WHAT YOU ARE ASKED TO DO → Repeat the material below exactly, line for line.

SOURCE EXCERPT →
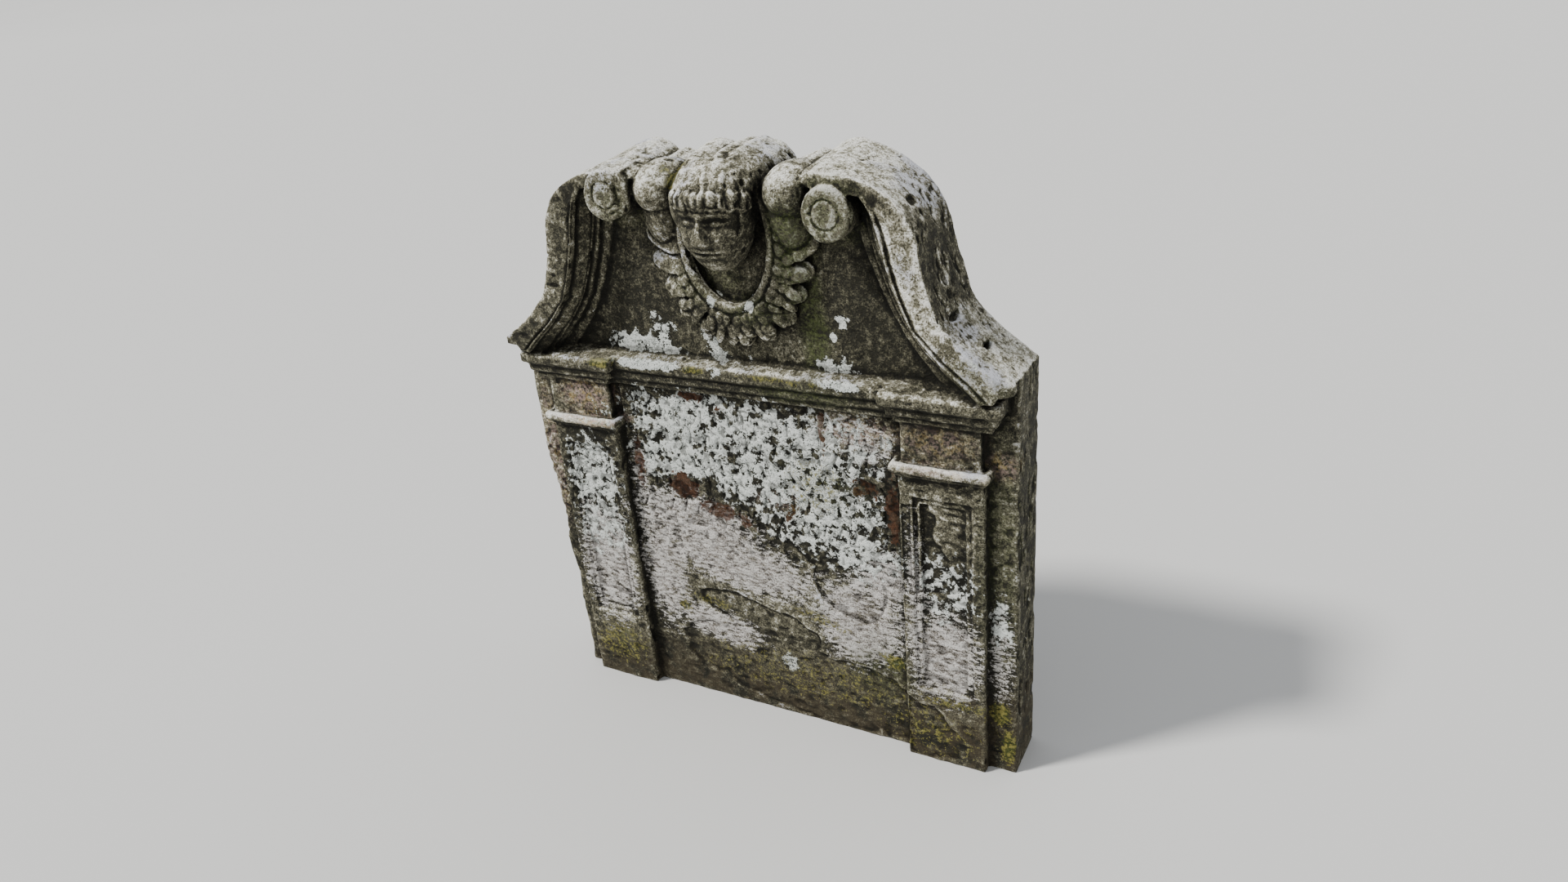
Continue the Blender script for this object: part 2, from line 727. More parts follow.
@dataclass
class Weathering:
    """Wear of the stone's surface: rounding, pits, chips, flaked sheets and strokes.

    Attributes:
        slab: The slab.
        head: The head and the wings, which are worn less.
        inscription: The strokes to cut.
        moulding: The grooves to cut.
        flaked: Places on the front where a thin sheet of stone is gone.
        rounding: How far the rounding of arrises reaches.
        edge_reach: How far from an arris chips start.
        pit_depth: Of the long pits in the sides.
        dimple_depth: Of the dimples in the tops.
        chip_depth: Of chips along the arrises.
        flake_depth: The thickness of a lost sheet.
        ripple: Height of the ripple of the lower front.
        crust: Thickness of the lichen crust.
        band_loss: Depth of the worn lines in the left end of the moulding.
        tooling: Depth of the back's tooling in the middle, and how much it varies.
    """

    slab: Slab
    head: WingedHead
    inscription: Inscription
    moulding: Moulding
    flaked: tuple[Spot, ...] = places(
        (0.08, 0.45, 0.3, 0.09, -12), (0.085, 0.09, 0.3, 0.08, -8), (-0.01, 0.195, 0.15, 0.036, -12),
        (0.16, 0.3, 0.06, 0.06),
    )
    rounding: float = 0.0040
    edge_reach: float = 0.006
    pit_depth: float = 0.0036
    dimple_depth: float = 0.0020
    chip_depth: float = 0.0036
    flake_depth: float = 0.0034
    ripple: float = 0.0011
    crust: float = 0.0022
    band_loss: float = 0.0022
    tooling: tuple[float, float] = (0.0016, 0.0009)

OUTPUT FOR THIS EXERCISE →
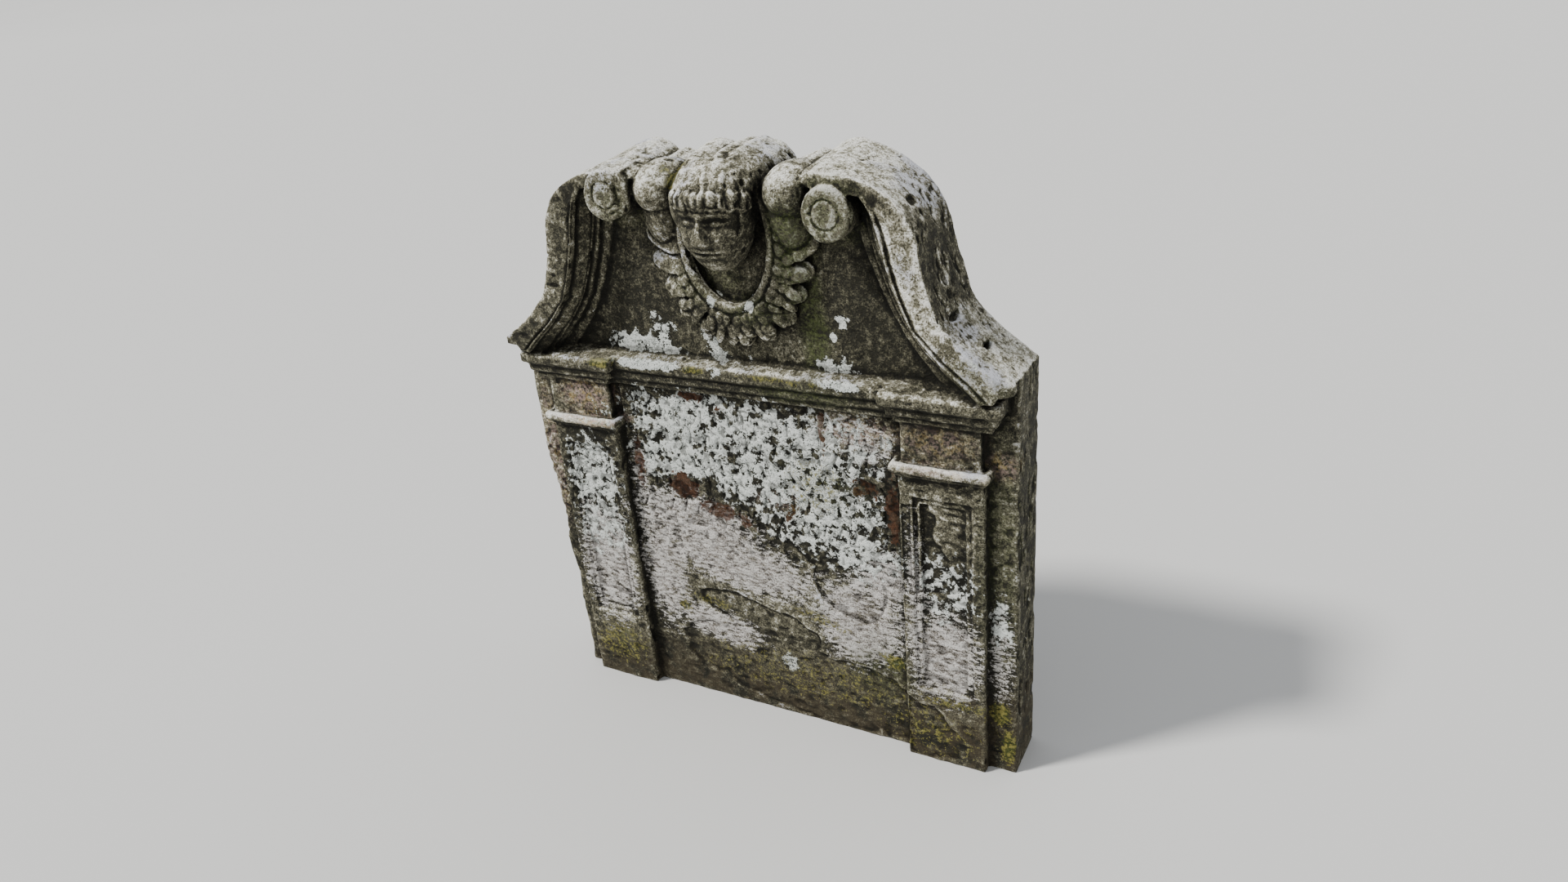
Continue the Blender script for this object: part 2, from line 727. More parts follow.
@dataclass
class Weathering:
    """Wear of the stone's surface: rounding, pits, chips, flaked sheets and strokes.

    Attributes:
        slab: The slab.
        head: The head and the wings, which are worn less.
        inscription: The strokes to cut.
        moulding: The grooves to cut.
        flaked: Places on the front where a thin sheet of stone is gone.
        rounding: How far the rounding of arrises reaches.
        edge_reach: How far from an arris chips start.
        pit_depth: Of the long pits in the sides.
        dimple_depth: Of the dimples in the tops.
        chip_depth: Of chips along the arrises.
        flake_depth: The thickness of a lost sheet.
        ripple: Height of the ripple of the lower front.
        crust: Thickness of the lichen crust.
        band_loss: Depth of the worn lines in the left end of the moulding.
        tooling: Depth of the back's tooling in the middle, and how much it varies.
    """

    slab: Slab
    head: WingedHead
    inscription: Inscription
    moulding: Moulding
    flaked: tuple[Spot, ...] = places(
        (0.08, 0.45, 0.3, 0.09, -12), (0.085, 0.09, 0.3, 0.08, -8), (-0.01, 0.195, 0.15, 0.036, -12),
        (0.16, 0.3, 0.06, 0.06),
    )
    rounding: float = 0.0040
    edge_reach: float = 0.006
    pit_depth: float = 0.0036
    dimple_depth: float = 0.0020
    chip_depth: float = 0.0036
    flake_depth: float = 0.0034
    ripple: float = 0.0011
    crust: float = 0.0022
    band_loss: float = 0.0022
    tooling: tuple[float, float] = (0.0016, 0.0009)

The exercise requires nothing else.